Attachments are billed as input tokens reported by the model provider — Entity Enricher does not charge a separate per-document fee. The cost depends on the file type and the selected model.

PDFs & images (binary mode)

Consume model-specific input tokens. Anthropic charges around 1700 tokens per PDF page; OpenAI prices vision inputs by tile count. Check your model's pricing card in Models & Pricing.

Office docs & spreadsheets (extracted text)

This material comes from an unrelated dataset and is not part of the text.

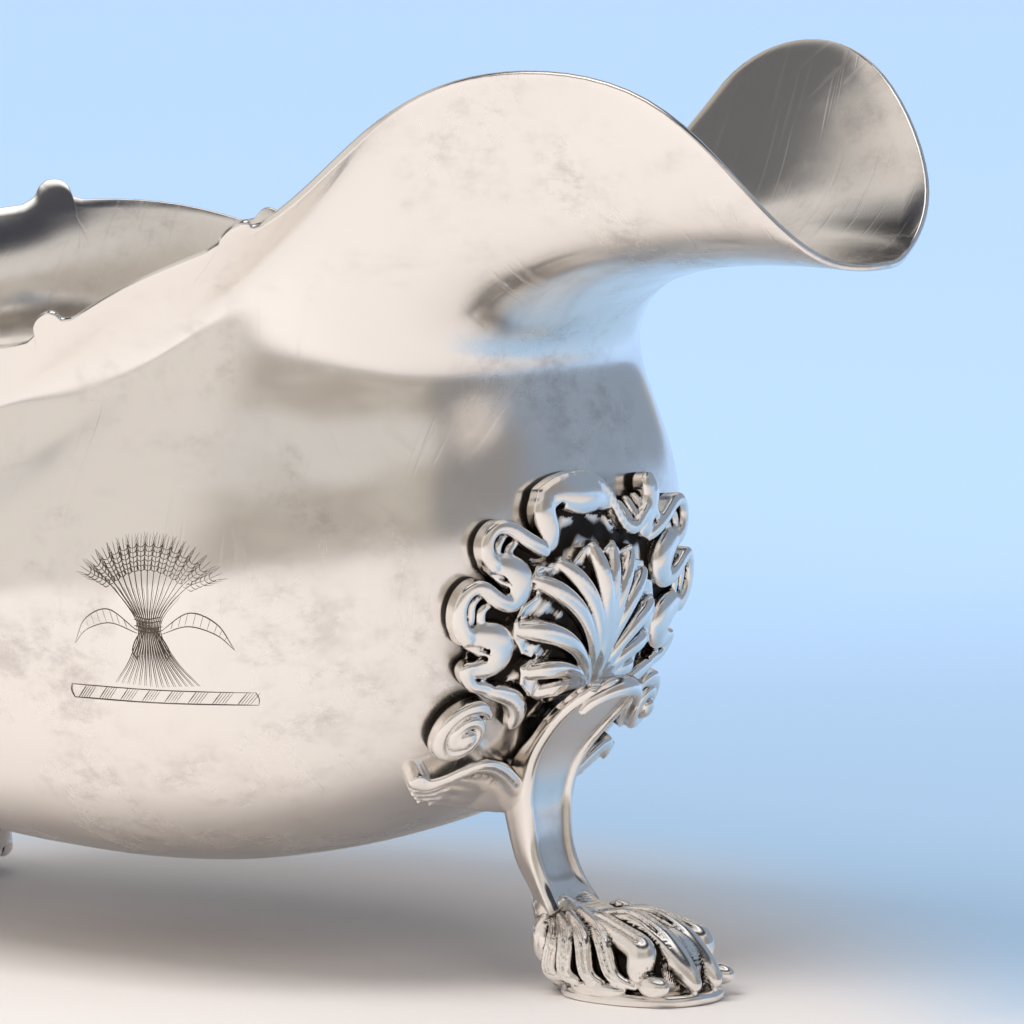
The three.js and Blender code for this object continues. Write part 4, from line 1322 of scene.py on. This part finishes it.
@dataclass
class Paw:
    """Lion's paw: toes with claws in front, curling locks round the ankle and a spur at the heel."""

    low: Colour = (59.0, -11.0, 0.9)
    high: Colour = (90.4, 11.0, 14.6)
    step: float = 0.2
    toes: tuple[float, ...] = (-6.3, -2.2, 2.2, 6.3)
    locks: tuple[float, ...] = (62.0, 84.0, 106.0, 128.0)

    def carve(self) -> Carving:
        """Cuts one paw in (r, y, z)."""
        block = Carving(self.low, self.high, self.step)
        for side in (-1, 1):
            ankle = [[62.2, 2.4 * side, 11.6], [64.2, 2.2 * side, 10.2], [67.4, 1.6 * side, 7.5]]
            block.tube(ankle, [1.6, 2.9, 5.0], 1.0)
        block.ball((74.2, 0, 4.4), (11.0, 7.9, 5.6), 2.0)
        block.ball((78.0, 0, 4.2), (8.8, 6.6, 6.2), 1.5)
        block.ball((67.2, 0, 4.4), (4.4, 6.4, 5.4), 1.5)
        self._toes(block)
        self._locks(block)
        for side in (-1, 1):
            block.ball((64.6, 4.9 * side, 7.2), (2.1, 1.8, 3.3), 0.2)
            curl = [[65.0, 6.7 * side, 9.2], [64.4, 7.0 * side, 7.2], [64.2, 6.6 * side, 5.0]]
            block.tube(curl, [0.2, 0.45, 0.2], 0.15, carve=True)
            block.ball((84.6, 7.2 * side, 2.9), (2.5, 1.6, 1.5), 0.15)
            block.ball((76.0, 8.0 * side, 1.9), (4.6, 1.5, 1.2), 0.3)
        return block

    def _toes(self, block: Carving) -> None:
        """Toes, each with fine hair along it and a claw."""
        for y in self.toes:
            k = y / 6.3
            front = 1.0 - 0.16 * k * k
            p = np.array([
                [70.4, y * 0.55, 9.8, 1.0], [73.4, y * 0.7, 10.1, 1.5],
                [77.4, y * 0.86, 10.3 - 1.4 * k * k, 1.8], [81.8, y, 8.3 - k * k, 1.9],
                [60 + 26.0 * front, y * 1.04, 5.2 - 0.5 * k * k, 1.7],
                [60 + 28.3 * front, y * 1.02, 2.9, 1.0],
            ])
            block.tube(p[:, :3], p[:, 3], 0.35, samples=34)
            for off in (-1.0, 0.0, 1.0):
                cut = p[:5, :3].copy()
                cut[:, 1] += off * 1.0
                cut[:, 2] += p[:5, 3] * (1.0 if off == 0 else 0.82)
                block.tube(cut, [0.12, 0.24, 0.26, 0.24, 0.1], 0.15, carve=True, samples=26)
            claw = [[60 + 26.6 * front, y * 1.05, 3.9], [60 + 27.9 * front, y * 1.03, 3.0],
                    [60 + 28.2 * front, y * 1.0, 1.5]]
            block.tube(claw, [0.8, 0.75, 0.4], 0.15, samples=14)

    def _locks(self, block: Carving) -> None:
        """S-shaped locks of hair down both sides and the heel."""
        for side in (-1, 1):
            for k, angle in enumerate(self.locks):
                a = math.radians(angle)
                foot = np.array([75.4 + 11.6 * math.cos(a), side * 8.4 * math.sin(a) ** 0.8, 2.6])
                b = a * 0.9
                head = np.array([67.6 + 4.4 * math.cos(b), side * 5.0 * math.sin(b), 11.4 - 0.5 * k])
                mid = mix(head, foot, 0.5) + np.array([0.9, side * 1.5, 0.9])
                low = mix(head, foot, 0.82) + np.array([-0.5, side * 0.9, -0.2])
                line = np.array([head, mix(head, mid, 0.55) + [0.3, 0, 0.3], mid, low, foot + [0.9, 0, 0]])
                block.tube(line, [0.7, 1.05, 1.25, 1.15, 0.45], 0.15, samples=26)
                for off in (-0.45, 0.45):
                    cut = line + np.array([off, side * 1.05, 0.35])
                    block.tube(cut, [0.1, 0.22, 0.26, 0.22, 0.1], 0.12, carve=True, samples=22)

    def build(self) -> list[bpy.types.Object]:
        """One paw for each leg."""
        block = self.carve()
        pts, faces = block.mesh()
        crowd = 0.6 * block.crowding(pts, 0.9) + 0.4 * block.crowding(pts, 1.8)
        patina_and_shade = smooth((crowd - 0.45) / 0.18)
        return [cast(Skin(leg.place(pts), faces), f"{leg.name}_paw", patina_and_shade) for leg in LEGS]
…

The extracted text consumes input tokens at the standard text rate. Large documents are capped at 500 KB of extracted text — longer content is truncated.

Security & Tenancy

MIME allow-list with magic-byte sniffing
The browser-supplied content type is ignored. The server inspects file headers and rejects anything outside the configured allow-list.
Organization-scoped storage
Each file is stored under its owning organization. The download endpoint enforces org membership — there is no path through the API to reach another tenant’s files.
Sandboxed extractors
Each extractor runs with a 10-second wall-clock timeout inside a try/except boundary. A misbehaving file cannot stall or crash the API process.
Encrypted at rest
Attachment bytes live on encrypted block storage, mounted into the application container with restricted permissions.
Admin-controlled per-MIME policies
System administrators can disable any format globally, change a format from binary to inline_text (or vice versa), or relabel it. Changes take effect on the next upload of that MIME type.